People like USA TODAY “People like the product, unlike the local newspapers that misspell their names,” said John K. Hartman, the author of two books about USA TODAY and a journalism professor at Central Michigan University. He endorses the direction that publisher Larry Kramer is taking the newspaper, a change from a few years ago when Hartman was so down on USA TODAY that he predicted it would end its print editions.

The news business, especially newspapers, is desperate to find some equilibrium that can sustain profits and preserve its business franchise. Consolidating operations — the USA TODAY sections, for example — is one way of shaving costs. And it happens on a smaller scale.

The LSJ and Gannett’s other Michigan newspapers are being drawn ever closer to the Detroit Free Press and to one another. LSJ readers can expect to be well informed about happenings in Battle Creek, Port Huron, Livingston County and Detroit, stories shared by these organizations under the Gannett Michigan credit line. Stories from these newspapers will supplement local staff reporting, particularly in the LSJ’s front section, which is now larger in order to accommodate the printing press requirements for the USA TODAY section.

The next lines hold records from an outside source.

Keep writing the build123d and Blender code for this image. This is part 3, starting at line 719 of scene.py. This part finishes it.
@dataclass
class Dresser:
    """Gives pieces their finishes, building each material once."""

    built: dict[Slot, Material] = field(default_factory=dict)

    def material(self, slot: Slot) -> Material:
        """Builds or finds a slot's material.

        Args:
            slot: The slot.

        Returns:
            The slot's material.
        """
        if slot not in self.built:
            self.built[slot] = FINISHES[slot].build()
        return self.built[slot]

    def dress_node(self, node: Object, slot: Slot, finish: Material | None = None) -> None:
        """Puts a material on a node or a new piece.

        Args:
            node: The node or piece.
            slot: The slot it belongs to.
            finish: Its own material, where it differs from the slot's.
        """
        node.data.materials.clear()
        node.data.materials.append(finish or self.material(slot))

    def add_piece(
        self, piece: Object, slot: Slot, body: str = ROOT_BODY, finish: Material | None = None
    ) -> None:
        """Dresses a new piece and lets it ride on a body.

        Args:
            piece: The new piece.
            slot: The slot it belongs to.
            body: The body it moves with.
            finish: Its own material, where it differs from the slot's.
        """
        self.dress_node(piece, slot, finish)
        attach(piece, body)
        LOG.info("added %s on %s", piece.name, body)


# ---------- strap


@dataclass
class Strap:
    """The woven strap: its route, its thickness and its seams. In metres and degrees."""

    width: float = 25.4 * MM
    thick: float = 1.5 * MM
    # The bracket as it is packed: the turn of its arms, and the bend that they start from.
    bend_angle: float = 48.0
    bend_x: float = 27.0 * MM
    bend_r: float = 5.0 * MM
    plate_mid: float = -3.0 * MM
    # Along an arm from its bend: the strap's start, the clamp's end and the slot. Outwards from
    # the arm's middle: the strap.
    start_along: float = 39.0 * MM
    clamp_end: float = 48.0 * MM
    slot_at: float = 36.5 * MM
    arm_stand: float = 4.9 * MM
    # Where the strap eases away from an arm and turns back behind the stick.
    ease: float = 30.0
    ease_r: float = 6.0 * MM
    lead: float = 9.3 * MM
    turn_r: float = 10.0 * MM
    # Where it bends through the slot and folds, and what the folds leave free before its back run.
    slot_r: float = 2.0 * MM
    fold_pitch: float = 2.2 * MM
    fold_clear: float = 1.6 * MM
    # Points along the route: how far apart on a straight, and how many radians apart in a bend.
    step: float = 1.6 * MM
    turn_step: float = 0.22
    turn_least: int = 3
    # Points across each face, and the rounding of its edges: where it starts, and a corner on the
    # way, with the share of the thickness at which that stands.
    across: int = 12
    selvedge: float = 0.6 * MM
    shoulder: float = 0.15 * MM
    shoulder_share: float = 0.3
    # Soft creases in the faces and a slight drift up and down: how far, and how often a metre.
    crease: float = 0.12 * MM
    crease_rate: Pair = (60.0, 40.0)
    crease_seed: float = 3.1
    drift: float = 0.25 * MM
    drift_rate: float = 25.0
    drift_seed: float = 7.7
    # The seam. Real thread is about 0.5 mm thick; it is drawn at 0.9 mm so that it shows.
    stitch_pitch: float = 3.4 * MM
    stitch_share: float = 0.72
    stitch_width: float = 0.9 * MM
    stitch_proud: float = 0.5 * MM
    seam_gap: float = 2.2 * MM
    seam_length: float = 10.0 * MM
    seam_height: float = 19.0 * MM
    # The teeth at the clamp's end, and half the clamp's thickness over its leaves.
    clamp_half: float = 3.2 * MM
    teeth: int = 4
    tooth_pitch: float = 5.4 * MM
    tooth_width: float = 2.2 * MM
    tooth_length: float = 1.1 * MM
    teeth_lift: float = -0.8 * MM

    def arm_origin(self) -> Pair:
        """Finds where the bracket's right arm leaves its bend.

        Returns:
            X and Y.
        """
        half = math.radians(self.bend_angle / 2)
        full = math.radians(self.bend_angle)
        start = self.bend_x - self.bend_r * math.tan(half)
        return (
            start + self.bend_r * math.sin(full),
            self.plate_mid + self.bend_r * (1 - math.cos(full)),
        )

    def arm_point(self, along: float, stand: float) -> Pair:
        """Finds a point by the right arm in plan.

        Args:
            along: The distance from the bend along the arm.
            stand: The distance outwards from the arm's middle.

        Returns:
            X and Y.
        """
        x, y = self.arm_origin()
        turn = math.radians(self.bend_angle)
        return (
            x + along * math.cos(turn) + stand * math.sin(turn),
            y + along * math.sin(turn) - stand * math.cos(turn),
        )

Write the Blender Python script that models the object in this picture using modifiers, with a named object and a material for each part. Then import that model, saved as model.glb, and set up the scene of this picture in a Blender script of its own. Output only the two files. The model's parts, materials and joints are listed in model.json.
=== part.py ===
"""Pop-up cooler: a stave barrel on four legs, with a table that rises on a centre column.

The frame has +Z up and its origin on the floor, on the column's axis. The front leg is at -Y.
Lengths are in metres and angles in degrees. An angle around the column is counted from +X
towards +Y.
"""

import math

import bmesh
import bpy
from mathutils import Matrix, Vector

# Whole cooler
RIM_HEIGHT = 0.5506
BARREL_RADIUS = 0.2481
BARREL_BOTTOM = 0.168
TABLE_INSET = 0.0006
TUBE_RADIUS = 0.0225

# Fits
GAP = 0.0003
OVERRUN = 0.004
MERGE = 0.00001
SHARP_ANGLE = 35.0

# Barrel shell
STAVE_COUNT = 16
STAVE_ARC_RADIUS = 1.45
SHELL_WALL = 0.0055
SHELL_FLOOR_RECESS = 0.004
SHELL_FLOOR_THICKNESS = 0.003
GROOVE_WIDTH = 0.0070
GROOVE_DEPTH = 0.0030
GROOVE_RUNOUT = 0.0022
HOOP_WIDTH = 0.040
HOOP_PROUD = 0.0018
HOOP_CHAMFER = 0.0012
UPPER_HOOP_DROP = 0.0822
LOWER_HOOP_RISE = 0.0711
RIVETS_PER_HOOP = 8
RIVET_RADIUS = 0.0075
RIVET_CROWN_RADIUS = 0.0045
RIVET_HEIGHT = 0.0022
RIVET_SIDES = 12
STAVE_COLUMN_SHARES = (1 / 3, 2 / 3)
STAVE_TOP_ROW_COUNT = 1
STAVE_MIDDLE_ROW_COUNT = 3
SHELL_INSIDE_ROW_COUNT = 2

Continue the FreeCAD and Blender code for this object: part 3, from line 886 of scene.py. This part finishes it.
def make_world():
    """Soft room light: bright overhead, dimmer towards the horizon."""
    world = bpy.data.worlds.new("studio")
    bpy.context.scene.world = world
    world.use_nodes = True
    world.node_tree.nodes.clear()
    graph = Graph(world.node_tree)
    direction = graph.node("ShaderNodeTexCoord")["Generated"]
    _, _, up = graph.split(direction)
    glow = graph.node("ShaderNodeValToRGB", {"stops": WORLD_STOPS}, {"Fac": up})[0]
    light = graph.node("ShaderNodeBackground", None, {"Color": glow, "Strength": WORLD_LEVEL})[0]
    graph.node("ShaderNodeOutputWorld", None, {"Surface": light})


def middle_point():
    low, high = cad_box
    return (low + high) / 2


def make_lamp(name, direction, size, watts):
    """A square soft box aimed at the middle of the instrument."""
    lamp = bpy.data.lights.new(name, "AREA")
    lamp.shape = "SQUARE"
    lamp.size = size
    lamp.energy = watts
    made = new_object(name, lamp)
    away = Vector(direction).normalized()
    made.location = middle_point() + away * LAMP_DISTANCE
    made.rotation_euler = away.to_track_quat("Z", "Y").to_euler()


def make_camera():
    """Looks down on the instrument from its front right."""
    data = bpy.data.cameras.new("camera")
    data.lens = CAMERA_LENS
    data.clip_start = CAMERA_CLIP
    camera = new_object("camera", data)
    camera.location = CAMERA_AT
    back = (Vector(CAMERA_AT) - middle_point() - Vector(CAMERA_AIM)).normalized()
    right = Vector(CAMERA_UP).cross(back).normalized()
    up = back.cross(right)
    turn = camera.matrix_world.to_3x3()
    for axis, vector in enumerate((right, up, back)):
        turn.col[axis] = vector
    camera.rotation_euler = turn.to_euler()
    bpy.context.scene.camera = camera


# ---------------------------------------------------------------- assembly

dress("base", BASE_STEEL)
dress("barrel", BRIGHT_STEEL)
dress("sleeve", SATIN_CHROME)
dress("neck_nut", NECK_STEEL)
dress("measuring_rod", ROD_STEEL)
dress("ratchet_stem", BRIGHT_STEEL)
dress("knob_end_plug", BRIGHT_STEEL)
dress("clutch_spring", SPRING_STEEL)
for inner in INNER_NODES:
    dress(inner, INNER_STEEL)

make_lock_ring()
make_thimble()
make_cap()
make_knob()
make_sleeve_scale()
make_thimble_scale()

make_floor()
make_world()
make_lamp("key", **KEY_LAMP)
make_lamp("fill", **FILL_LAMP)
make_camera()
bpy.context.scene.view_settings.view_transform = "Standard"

Fortunately for readers in Greater Lansing, the LSJ has excellent journalists committed to their craft and communities. But it doesn’t have enough of them, and they are stretched between the orders from Gannett to produce unique and sophisticated local reporting, investigative reports, breaking news to feed the web and local news to fill the front section that used to carry national and international stories.

There are challenges at every turn in the newspaper business today. Still, Hartman suggests that the new USA TODAY plan could boost the fortunes of Gannett and its newspapers. “If the USA TODAY drag on Gannett’s finances helps turn around its financial fortunes this could take some of the pressure off the locals that have been subsidizing it,” he said.